The following hydrated aluminates have been obtained in the solid state, several of them in the crystalline form, by the interaction of aluminium with concentrated alkali hydroxides: -

K(AlO2).1.5H2O; Ca2Al2O5.7H2O; Ca3(AlO3)2.6H2O; Na(AlO2).2H2O; Ba2Al2O5.5H2O; Sr3(AlO3)2.6H2O; LiH(AlO2)2.5H2O; Tl4Al2O5.7H2O; Ba3(AlO3)2.7H2O; Ba(AlO2)2.5H2O; Sr(AlO2)2.4H2O?
A number of anhydrous, crystalline alluminates occur as minerals; e.g: -

Magnesia spinel or spinel ruby - Mg(AlO2)2
Magnesia iron spinel or pleonaste - (Mg,Fe)(AlO2)2
Iron spinel or hercynite - Fe(AlO2)2
Zinc spinel or gahnite – Zn(AlO2)2

Equilibrium lime - alumina
Equilibrium diagram for the system lime - alumina.
These four minerals crystallise in regular octahedra, and are isomorphous with magnelite, Fe(FeO2)2, and chromite, Fe(CrO2)2. The mineral chrysoberyl, or beryllium aluminate, Be(AlO2)2, is not isomorphous with the preceding, but crystallises in the orthorhombic system (a:b:c = 0.470:1:0.580) and is isomorphous with olivine, Mg2SiO4. Magnesia spinel is often found in beautiful red crystals, which are used as gem-stones; such crystals contain a little chromic oxide. Beautiful yellowish-green crystals of chrysoberyl, found in Ceylon, are also used as gem-stones.

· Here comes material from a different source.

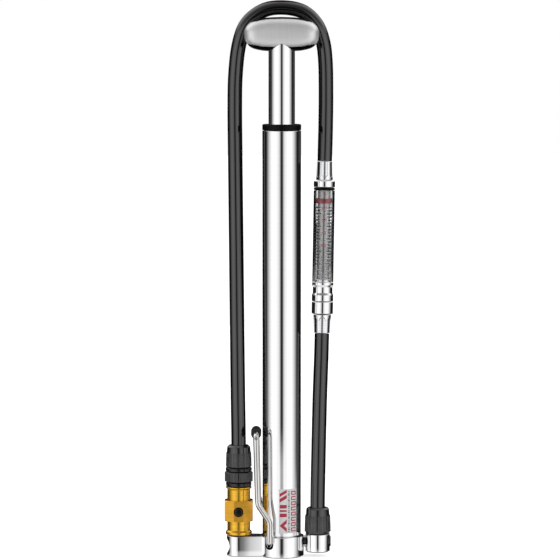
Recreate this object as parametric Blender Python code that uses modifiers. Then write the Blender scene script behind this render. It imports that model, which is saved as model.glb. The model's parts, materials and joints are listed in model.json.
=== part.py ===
"""Compact floor pump with a T-handle, a fold-out foot bail, an in-line gauge and a flip chuck.

The pump stands on its base with the handle raised a little and the hose looped over it, its chuck
pressed on the dock post. Metres, +Z up. The origin is on the barrel's axis at the base's underside,
and -Y is the front. Every sub-part is its own closed solid, and touching solids keep a small gap.
"""

import math

import bmesh
import bpy
from mathutils import Vector

# ---- Driving dimensions -------------------------------------------------------------------

GAP = 0.0003  # air between two solids that touch on the real pump
FINE = 32  # facets round a large turned piece
SMALL = 24  # facets round a small turned piece

# base
RING_R = 0.0127
BASE_H = 0.0119
ARM_END = -0.0315
ARM_HALF = 0.0068
WAIST_R = 0.118
WAIST_START = math.radians(3.0)
WAIST_END = math.radians(12.0)
BOSS_TOP = 0.0190
CHAMBER_R = 0.0032
CHAMBER_FLOOR = 0.0050
OUTLET_Z = 0.0083

# barrel, shaft and handle
BARREL_R = 0.0110
BARREL_WALL = 0.0010
BARREL_TOP = 0.2437
COLLAR_TOP = 0.2471
SKIRT_BOTTOM = 0.2360
SHAFT_R = 0.0075
SHAFT_WALL = 0.0012
SHAFT_BOTTOM = 0.0660
SHAFT_TOP = 0.3005
HANDLE_HALF_DEPTH = 0.0085
HANDLE_ROUND = 0.0044
PISTON_BOTTOM = 0.0610
PISTON_TOP = 0.0730

# foot bail
PIVOT_X = -0.0071
PIVOT_Z = 0.0070
PIVOT_HOLE_R = 0.0023
WIRE_R = 0.0017
LEG_Y = 0.0132
WIRE_END_Y = 0.0068
SLEEVE_R = 0.00295
SLEEVE_HALF = 0.0075
CROSSBAR_X = -0.0146
CROSSBAR_Z = 0.0709

# chuck and hose end, all on one upright axis
CHUCK_X = -0.0246
CHUCK_BOTTOM = 0.0123
CHUCK_TOP = 0.0398
HEX_HALF = 0.00805
HEX_LOW = 0.0211
HEX_HIGH = 0.0321
SPOT_FACE_Y = -0.0078
BUTTON_Z = 0.0259
BUTTON_R = 0.0023
BUTTON_HOLE_R = 0.0026

# hose and its fittings
HOSE_R = 0.0042
NUT_BORE_R = 0.0046
SOCKET_X = 0.0206
SOCKET_R = 0.0070
SOCKET_LOW = 0.0023
SOCKET_HIGH = 0.0125

# gauge: its axis leans a little to the right and to the back, and S is the distance along it
GAUGE_FOOT = Vector((0.0230, 0.0044, 0.1273))
GAUGE_LEAN = Vector((0.0165, 0.0540, 1.0))
GAUGE_R = 0.0058
TUBE_WALL = 0.0009
CORE_R = 0.0037
CORE_BORE_R = 0.0026
TUBE_LOW_S = 0.0295
TUBE_HIGH_S = 0.0817
INDICATOR_LOW_S = 0.0742
INDICATOR_HIGH_S = 0.0770
GAUGE_TOP_S = 0.0982

# centre line of the hose from the base's socket to the gauge, and from the gauge over the handle
LOWER_ROUTE = [
    (0.0206, 0.0000, 0.0160),
    (0.0206, 0.0001, 0.0330),
    (0.0211, 0.0009, 0.0600),
    (0.0218, 0.0024, 0.0900),
    (0.0226, 0.0036, 0.1130),
    (0.0230, 0.0044, 0.1273),
]
UPPER_ROUTE = [
    (0.0246, 0.0097, 0.2257),
    (0.0251, 0.0112, 0.2450),
    (0.0253, 0.0126, 0.2640),
    (0.0250, 0.0134, 0.2820),
    (0.0235, 0.0138, 0.2940),
    (0.0195, 0.0140, 0.3040),
    (0.0116, 0.0140, 0.3110),
    (0.0000, 0.0140, 0.3132),
    (-0.0107, 0.0140, 0.3113),
    (-0.0199, 0.0140, 0.3039),
    (-0.0244, 0.0137, 0.2920),
    (-0.0264, 0.0131, 0.2750),
    (-0.0268, 0.0122, 0.2560),
    (-0.0266, 0.0109, 0.2320),
    (-0.0262, 0.0088, 0.1950),
    (-0.0258, 0.0062, 0.1580),
    (-0.0254, 0.0034, 0.1220),
    (-0.0250, 0.0011, 0.0900),
    (-0.0247, 0.0001, 0.0700),
    (-0.0246, 0.0000, 0.0515),
]
HOSE_STEP = 0.0126  # distance between the hose's points, close enough for the loop's round top


# ---- Clean start and collections ------------------------------------------------------------

for old in list(bpy.data.objects):
    bpy.data.objects.remove(old, do_unlink=True)

pump = bpy.data.collections.new("floor_pump")
cutters = bpy.data.collections.new("cutters")
bpy.context.scene.collection.children.link(pump)
bpy.context.scene.collection.children.link(cutters)


# ---- Materials --------------------------------------------------------------------------------


def material(name, colour, metallic, roughness):
    """A Principled material of one colour."""
    mat = bpy.data.materials.new(name)
    mat.use_nodes = True
    shader = mat.node_tree.nodes["Principled BSDF"]
    shader.inputs["Base Color"].default_value = (*colour, 1.0)
    shader.inputs["Metallic"].default_value = metallic
    shader.inputs["Roughness"].default_value = roughness
    return mat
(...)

The aluminates of barium, calcium, beryllium, magnesium, zinc, manganese, and cobalt were prepared in the crystalline form by Ebelmen by intensely heating alumina and the requisite oxide with boron sesqui-oxide until the latter substance, which initially acts as a solvent, had been largely volatilised. The blue mass obtained in qualitative analysis when testing on charcoal for aluminium contains cobalt aluminate.

A thermal study of the system lime - alumina has shown that four anhydrous calcium aluminates can be obtained, of the formulae 3CaO.Al2O3, CaO.Al2O3, 5CaO.3Al2O3, and 3CaO.5Al2O3. The second and third melt at 1587° and 1387° respectively; the others have no melting-point. The third and fourth compounds are dimorphous. The nature of the equilibrium diagram is indicated in fig. Only one magnesium aluminate has been obtained, namely, spinel, MgO.Al2O3.